The Russian scientists base their theory on the fact on the absence of any meteorite material in the area, no rock fragments, or no impact areas that would create a crater.
Gladysheva said part of the comet’s tail entered the Earth’s ionosphere at more than 80 kilometers above ground, which is an intense area of atmospheric electricity. She said a major blast occurred over the epicenter at an altitude of 7-10 kilometers above the Earth’s surface. The significance of the blast was due to the overly charged ions and differences in the positive and negative poles in the comet and Earth.
Romeiko said the ice ball that formed around the comet’s dust particles before striking Earth would explain the absence of a crater or meteorite particles. The particles from the comet would be very minute and could most likely be found in the lower layers of peat moss in the area, which is frozen in permafrost.

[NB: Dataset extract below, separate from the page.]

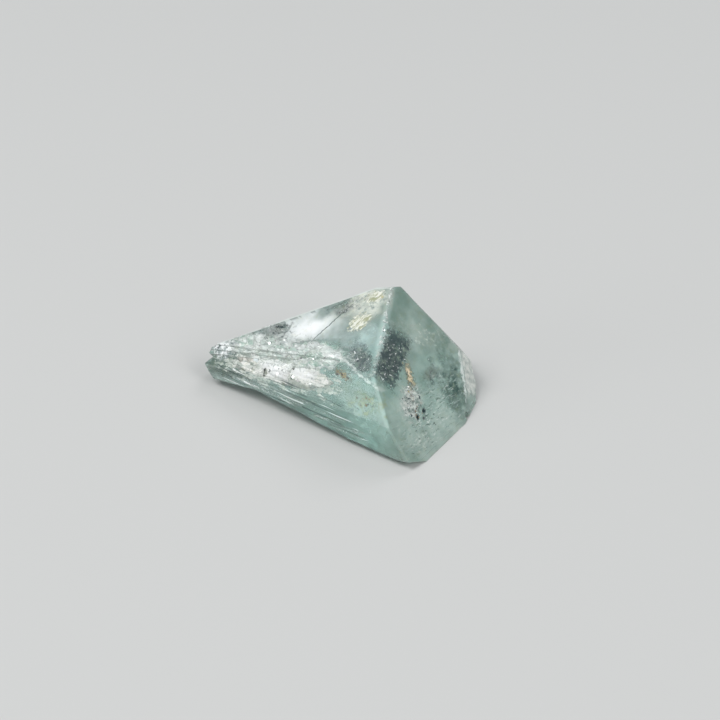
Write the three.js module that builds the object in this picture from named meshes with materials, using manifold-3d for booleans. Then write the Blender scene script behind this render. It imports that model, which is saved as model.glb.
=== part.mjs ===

101 YEARS OF AN UNSOLVED MYSTERY
In separate conversations with the researchers during the expedition into the Tunguska epicenter, they all shared the same idea that the mystery will never be solved because scientists with their own theories and hypotheses will never agree on one single explanation. In regard to this, Romeiko said: “No one will back down on a theory that he has defended his entire life because that would mean failure.”
Although the researchers returned without any substantial explanations for the event, they plan on returning to Tunguska to continue their research and prove their theories. Serra said there would be interest in the Tunguska Event far into the future, because the best scientists from around the world have been there and no one has come up with an explanation, which scientists simply cannot accept.
When the Italian and American research group left the epicenter, a new group of Russian “scientists” arrived. One of the group members said that she had worked with a psychic to identify which swamp a UFO had collided into in 1908.
Upon returning to the town of Vanavara, some 65 kilometers to the South of the epicenter, the Tunguska Reserve director, Ludmila Logunova, said that they know where the meteorite is located, but if they reveal its location, people would stop visiting the region.